EXERCISE INSTRUCTIONS » Among the lines of data below, reproduce only those from the one with "Keep writing the" through the one with "one material; every", exactly as they stand, both ends included.

DATA SECTION »
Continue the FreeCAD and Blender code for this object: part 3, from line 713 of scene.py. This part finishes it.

--

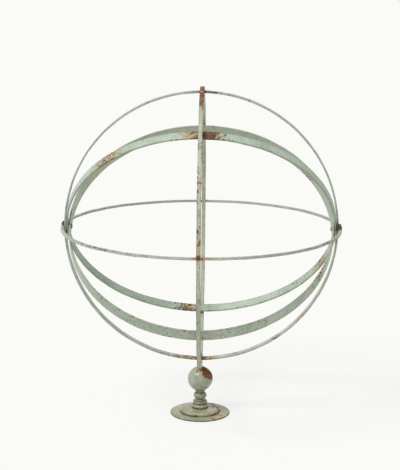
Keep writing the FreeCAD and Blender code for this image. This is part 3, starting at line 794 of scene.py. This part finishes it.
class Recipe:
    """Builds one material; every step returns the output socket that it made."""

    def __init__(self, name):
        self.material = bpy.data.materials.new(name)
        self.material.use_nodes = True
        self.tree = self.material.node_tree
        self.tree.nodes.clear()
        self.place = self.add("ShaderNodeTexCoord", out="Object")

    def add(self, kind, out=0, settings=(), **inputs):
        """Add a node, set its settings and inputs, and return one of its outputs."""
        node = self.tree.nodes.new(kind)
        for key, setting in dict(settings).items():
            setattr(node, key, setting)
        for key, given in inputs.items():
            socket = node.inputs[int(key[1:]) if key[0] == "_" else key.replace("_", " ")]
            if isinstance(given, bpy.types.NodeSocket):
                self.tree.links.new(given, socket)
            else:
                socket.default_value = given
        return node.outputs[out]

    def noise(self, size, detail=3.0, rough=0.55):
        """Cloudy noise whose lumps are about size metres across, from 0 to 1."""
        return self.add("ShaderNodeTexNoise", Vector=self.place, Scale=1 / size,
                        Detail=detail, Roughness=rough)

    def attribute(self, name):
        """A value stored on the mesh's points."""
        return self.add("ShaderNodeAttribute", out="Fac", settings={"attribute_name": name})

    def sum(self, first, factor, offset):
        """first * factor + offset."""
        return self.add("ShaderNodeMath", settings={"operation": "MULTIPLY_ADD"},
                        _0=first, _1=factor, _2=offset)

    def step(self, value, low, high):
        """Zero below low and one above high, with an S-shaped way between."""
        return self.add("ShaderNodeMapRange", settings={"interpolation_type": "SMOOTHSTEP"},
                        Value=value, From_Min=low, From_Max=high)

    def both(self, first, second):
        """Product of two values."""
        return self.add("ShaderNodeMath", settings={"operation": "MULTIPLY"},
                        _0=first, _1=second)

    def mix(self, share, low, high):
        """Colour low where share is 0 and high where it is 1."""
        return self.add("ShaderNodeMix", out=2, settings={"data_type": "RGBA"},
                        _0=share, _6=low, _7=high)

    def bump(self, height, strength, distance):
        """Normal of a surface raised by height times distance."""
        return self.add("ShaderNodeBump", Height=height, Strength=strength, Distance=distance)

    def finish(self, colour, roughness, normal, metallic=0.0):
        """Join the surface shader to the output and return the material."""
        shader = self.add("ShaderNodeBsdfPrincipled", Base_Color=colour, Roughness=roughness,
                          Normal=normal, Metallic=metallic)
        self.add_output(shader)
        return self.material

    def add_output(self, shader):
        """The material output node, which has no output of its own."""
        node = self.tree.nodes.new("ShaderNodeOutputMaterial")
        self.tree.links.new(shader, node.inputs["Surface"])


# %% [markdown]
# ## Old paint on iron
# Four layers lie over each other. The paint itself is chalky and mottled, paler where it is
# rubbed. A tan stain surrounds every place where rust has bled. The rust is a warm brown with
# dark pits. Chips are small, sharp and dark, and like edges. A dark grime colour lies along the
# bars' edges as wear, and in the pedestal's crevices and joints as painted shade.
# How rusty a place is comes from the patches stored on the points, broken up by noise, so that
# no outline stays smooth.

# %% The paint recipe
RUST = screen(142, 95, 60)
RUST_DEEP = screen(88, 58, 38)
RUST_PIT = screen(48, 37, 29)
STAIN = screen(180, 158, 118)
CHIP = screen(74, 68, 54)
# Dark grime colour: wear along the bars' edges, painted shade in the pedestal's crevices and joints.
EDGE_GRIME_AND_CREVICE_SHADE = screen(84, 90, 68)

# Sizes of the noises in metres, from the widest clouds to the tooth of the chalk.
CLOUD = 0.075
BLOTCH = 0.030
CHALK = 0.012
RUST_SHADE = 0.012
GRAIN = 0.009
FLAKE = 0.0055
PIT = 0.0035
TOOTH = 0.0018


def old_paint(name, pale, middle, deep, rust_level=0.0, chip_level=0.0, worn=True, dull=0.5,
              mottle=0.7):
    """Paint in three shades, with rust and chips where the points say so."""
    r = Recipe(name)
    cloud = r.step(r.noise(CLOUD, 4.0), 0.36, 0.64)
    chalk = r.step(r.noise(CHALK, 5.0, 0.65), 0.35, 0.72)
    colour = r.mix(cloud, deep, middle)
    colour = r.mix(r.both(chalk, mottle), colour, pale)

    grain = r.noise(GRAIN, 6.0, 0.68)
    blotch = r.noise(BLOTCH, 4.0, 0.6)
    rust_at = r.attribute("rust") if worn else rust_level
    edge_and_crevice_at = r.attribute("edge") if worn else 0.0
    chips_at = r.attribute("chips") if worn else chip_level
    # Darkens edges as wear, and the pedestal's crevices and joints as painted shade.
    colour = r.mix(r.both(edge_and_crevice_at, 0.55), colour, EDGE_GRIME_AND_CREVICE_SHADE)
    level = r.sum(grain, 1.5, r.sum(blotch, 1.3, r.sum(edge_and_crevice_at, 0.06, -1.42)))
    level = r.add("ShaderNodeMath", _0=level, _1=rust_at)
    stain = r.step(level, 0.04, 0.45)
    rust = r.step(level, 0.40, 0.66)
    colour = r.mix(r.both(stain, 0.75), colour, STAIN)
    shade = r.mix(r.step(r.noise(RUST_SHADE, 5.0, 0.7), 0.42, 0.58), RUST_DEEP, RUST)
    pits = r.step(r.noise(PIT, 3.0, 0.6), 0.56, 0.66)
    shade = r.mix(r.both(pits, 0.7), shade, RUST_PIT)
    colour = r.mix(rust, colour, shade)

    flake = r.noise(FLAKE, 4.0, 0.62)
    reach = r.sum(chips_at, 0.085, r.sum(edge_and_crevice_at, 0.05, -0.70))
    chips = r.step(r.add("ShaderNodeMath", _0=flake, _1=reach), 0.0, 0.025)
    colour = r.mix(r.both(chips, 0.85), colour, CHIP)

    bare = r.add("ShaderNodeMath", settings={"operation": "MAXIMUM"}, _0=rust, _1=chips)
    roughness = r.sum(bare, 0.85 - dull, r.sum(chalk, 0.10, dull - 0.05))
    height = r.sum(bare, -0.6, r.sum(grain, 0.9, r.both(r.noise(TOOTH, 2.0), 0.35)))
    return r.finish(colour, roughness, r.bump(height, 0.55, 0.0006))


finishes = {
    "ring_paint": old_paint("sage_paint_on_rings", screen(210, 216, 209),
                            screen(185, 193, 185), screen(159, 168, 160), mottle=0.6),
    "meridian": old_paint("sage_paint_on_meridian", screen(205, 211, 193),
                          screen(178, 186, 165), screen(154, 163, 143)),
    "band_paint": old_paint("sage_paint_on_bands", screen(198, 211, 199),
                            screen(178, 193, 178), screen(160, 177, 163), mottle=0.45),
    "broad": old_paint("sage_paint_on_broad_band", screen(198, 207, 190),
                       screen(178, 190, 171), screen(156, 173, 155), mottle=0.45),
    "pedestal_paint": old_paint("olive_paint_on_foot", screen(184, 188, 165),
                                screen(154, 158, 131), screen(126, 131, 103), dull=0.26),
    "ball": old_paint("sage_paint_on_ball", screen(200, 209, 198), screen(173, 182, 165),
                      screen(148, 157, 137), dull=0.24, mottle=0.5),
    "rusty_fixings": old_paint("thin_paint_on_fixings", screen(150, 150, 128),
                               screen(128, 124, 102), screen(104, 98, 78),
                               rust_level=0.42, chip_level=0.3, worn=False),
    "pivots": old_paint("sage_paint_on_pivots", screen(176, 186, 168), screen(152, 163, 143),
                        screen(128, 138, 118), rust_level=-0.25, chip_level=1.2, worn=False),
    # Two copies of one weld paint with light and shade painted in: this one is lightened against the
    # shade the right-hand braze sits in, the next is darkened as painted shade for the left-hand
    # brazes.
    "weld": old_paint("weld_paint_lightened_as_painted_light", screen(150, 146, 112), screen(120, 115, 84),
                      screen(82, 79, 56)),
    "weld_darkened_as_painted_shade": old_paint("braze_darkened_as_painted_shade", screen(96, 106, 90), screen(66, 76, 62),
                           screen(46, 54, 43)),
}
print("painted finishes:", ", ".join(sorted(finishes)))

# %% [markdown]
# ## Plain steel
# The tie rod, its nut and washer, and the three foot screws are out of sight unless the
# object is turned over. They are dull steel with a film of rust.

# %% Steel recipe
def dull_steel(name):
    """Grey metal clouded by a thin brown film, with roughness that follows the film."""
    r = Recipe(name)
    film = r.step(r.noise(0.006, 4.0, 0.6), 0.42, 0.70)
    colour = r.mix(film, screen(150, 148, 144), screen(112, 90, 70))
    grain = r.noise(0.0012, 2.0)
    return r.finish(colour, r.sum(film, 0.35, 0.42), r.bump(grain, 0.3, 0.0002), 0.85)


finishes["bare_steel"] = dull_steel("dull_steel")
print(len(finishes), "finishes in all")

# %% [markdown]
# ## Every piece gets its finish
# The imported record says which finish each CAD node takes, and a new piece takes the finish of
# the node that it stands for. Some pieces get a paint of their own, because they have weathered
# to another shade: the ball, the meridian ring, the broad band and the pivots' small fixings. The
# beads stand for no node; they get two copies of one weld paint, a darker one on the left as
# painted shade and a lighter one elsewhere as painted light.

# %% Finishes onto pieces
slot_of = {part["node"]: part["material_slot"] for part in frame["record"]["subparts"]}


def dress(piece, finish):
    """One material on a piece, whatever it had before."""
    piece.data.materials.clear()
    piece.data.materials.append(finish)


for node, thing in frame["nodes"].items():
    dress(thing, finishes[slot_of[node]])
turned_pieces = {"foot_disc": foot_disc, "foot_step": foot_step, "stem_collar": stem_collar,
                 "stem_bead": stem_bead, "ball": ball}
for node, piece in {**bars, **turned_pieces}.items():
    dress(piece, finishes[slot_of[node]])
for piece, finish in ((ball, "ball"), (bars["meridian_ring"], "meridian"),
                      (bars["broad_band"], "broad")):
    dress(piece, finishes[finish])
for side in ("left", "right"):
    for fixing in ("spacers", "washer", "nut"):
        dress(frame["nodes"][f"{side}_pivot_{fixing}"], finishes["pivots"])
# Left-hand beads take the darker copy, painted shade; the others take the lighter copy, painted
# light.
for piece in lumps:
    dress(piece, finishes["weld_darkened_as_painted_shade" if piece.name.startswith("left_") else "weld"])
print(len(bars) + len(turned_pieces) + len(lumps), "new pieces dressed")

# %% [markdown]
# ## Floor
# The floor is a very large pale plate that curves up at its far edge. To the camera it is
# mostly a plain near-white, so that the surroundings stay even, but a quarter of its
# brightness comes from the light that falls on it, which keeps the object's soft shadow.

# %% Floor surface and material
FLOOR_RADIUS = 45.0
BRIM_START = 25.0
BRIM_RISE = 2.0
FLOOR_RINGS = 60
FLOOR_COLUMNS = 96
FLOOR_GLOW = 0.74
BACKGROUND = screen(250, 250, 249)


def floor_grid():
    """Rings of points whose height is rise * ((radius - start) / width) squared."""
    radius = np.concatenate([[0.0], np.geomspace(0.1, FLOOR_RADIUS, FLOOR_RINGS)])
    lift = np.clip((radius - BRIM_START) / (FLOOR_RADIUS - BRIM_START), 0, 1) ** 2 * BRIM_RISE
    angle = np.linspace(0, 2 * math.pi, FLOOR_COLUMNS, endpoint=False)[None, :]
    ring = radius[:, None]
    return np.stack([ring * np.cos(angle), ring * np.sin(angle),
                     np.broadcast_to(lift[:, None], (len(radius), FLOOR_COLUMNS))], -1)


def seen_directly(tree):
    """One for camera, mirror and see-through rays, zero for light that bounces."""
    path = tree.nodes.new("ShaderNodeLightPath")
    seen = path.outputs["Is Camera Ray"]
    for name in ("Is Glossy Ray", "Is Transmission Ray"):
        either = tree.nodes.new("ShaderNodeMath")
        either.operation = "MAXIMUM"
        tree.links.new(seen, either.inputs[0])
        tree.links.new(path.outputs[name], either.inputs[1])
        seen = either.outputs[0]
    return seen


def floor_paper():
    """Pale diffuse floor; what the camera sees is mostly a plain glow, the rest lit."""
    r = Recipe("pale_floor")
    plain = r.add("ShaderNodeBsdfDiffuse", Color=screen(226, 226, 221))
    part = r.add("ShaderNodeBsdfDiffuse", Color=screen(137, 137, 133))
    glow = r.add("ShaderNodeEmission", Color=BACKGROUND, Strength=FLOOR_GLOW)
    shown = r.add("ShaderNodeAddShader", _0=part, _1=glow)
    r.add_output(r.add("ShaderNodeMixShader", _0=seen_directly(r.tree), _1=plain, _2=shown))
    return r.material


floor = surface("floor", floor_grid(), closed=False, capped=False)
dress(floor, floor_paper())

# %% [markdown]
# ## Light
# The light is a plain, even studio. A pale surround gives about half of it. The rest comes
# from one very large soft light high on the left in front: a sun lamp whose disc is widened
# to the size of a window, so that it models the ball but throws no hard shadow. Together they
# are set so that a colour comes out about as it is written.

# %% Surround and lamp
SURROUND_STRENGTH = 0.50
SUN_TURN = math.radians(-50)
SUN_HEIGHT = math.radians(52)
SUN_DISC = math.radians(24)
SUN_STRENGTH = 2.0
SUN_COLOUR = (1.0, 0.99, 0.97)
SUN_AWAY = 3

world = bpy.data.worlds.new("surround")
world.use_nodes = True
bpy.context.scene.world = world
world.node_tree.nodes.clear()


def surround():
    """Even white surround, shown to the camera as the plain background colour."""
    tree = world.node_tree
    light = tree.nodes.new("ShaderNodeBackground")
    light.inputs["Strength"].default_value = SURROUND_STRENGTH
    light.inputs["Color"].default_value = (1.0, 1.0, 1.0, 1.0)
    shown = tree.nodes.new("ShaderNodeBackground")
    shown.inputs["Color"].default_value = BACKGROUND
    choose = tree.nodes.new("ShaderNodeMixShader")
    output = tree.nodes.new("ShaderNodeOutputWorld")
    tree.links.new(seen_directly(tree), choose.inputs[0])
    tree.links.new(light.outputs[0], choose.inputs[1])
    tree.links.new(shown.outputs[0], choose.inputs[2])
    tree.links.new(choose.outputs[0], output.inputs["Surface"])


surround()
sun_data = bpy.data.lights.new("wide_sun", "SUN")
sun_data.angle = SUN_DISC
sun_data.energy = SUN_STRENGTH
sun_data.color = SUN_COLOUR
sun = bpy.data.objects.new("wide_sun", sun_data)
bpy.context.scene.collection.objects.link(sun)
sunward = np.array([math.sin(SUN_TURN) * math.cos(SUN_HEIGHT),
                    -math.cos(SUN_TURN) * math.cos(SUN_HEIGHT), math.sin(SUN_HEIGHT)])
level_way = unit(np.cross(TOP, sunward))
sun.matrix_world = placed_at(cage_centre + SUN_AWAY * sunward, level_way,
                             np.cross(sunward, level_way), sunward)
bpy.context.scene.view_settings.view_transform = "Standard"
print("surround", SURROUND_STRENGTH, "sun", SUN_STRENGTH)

SOLUTION FOR THIS TASK »
Keep writing the FreeCAD and Blender code for this image. This is part 3, starting at line 794 of scene.py. This part finishes it.
class Recipe:
    """Builds one material; every step returns the output socket that it made."""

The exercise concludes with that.